The beginnings of the Holy Mosque were established under Caliph Omar Ibn al-Khattab (634-644). The caliph ordered the demolition of houses surrounding the Kaba in order to accommodate the growing number of pilgrims, then built a 1.5-meter high wall to form an outdoor prayer area around the shrine.

During the reign of Caliph Uthman Ibn Affan (644-656), the prayer area was enlarged and covered with a simple roof supported by wooden columns and arches.

In 777, a major rebuild took place under Abbasid Caliph al-Mahdi (775-785) to accommodate the growing number of pilgrims. The existing mosque was demolished along with more houses in the area and a new mosque was constructed in its place. Measuring 196 by 142 meters, it was built on a grid plan with marble columns from Egypt and Syria decorated with gilt teak wooden inlay. Al-Mahdi's mosque also included three minarets, placed above Bab al-Salam, Bab Ali and Bab al-Wadi.

Between 1955 and 1973, the first of many extensions under the Saudi kings was commissioned by King Abdul Aziz (1932-1953). As part of the renovations, the Mas'a gallery connecting the Rock of al-Safa' with al-Marwah was extended to reach the mosque. The two-story extension was built of reinforced concrete arches clad in carved marble and artificial stone, which communicates with the street and the mosque via eleven doors.

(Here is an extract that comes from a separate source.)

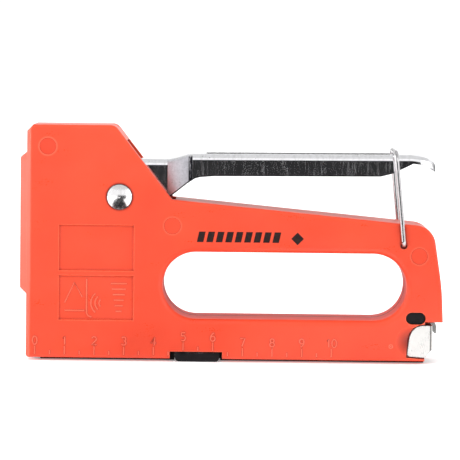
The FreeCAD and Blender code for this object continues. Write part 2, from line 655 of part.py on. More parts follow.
def coil(label, mean, wire, pitch, base, length, turn):
    """Round wire coil that starts at base and runs for length."""
    body = new_body(label)
    section = sketch(body, "XZ_Plane", label + "_wire")
    circle(section, mean, wire, wire)
    helix = body.newObject("PartDesign::AdditiveHelix", label + "_coil")
    helix.Profile = section
    helix.ReferenceAxis = (section, ["V_Axis"])
    helix.Mode = 0
    helix.setExpression("Pitch", term(pitch))
    helix.setExpression("Height", term("( %s ) - ( %s ) - ( %s )" % (length, wire, wire)))
    body.Tip = helix
    place(body, base, turn)
    refresh(section, helix)
    return body


coil("main_spring", "spring_mean", "spring_wire", "spring_pitch", ("pocket_x", 0, "pocket_floor"),
     "seat_low - pocket_floor", NO_TURN)
seat_disc = round_bar("seat_disc", "seat_radius", "seat_thick", ("pocket_x", 0, "seat_low"), NO_TURN)
seat_spigot = round_bar("seat_spigot", "spigot_radius", "spigot_long",
                        ("pocket_x", 0, "seat_low - spigot_long"), NO_TURN)
keep(fused("spring_seat", [seat_disc, seat_spigot]))

bumper = new_body("bumper")
bumper_side = sketch(bumper, "XZ_Plane", "bumper_side")
box_profile(bumper_side, "bumper_front", "hammer_rear - 0.2", "bumper_low", "bumper_high")
feature(bumper, "Pad", bumper_side, "bumper_wide", middle=True)
top_edges = edges_where(bumper.Tip.Shape, lambda edge: edge.CenterOfMass.z > size("bumper_high") - 0.01)
dress(bumper, "Fillet", top_edges, 0.8, "bumper_round")

# Steel plate that guides the blade at the very front.
guide = new_body("nose_plate")
guide_plan = sketch(guide, "XY_Plane", "nose_plan", "plate_low")
polygon(guide_plan, [
    ("plate_front", "0 - plate_half"), ("blade_front + 0.65", "0 - plate_half"),
    ("blade_front + 0.65", "0 - plate_half + 0.6"), ("plate_front + plate_thick", "0 - plate_half + 0.6"),
    ("plate_front + plate_thick", "plate_half - 0.6"), ("blade_front + 0.65", "plate_half - 0.6"),
    ("blade_front + 0.65", "plate_half"), ("plate_front", "plate_half")])
feature(guide, "Pad", guide_plan, "plate_high - plate_low")

# Magazine: channel open downwards, with the staple rail inside it.
magazine = new_body("magazine_channel")
outer = sketch(magazine, "YZ_Plane", "channel_section", "mag_front")
polygon(outer, [
    ("0 - mag_half", 0), ("0 - mag_half + mag_sheet", 0),
    ("0 - mag_half + mag_sheet", "mag_high - mag_sheet"),
    ("mag_half - mag_sheet", "mag_high - mag_sheet"), ("mag_half - mag_sheet", 0), ("mag_half", 0),
    ("mag_half", "mag_high"), ("0 - mag_half", "mag_high")])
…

A major extension sponsored by King Fahd (1982-present) consisted of a new wing and an outdoor prayer area on the southeast side of the mosque. In the two-story wing, air conditioning circulates below the tiled floors and is supplied through ventilation grids located at the base of each column. The facade of the extension blends in with the previous constructions, with gray marble facing from the Fatimah Mountains and carved white marble bands. The monumental King Fahd Gate consists of three arches with black and white voussoirs and carved white marble decoration, flanked by two new minarets matching the older ones. The windows are covered with brass mashrabiyya and framed with carved bands of white marble. The minor gates have green-tiled sloped canopies.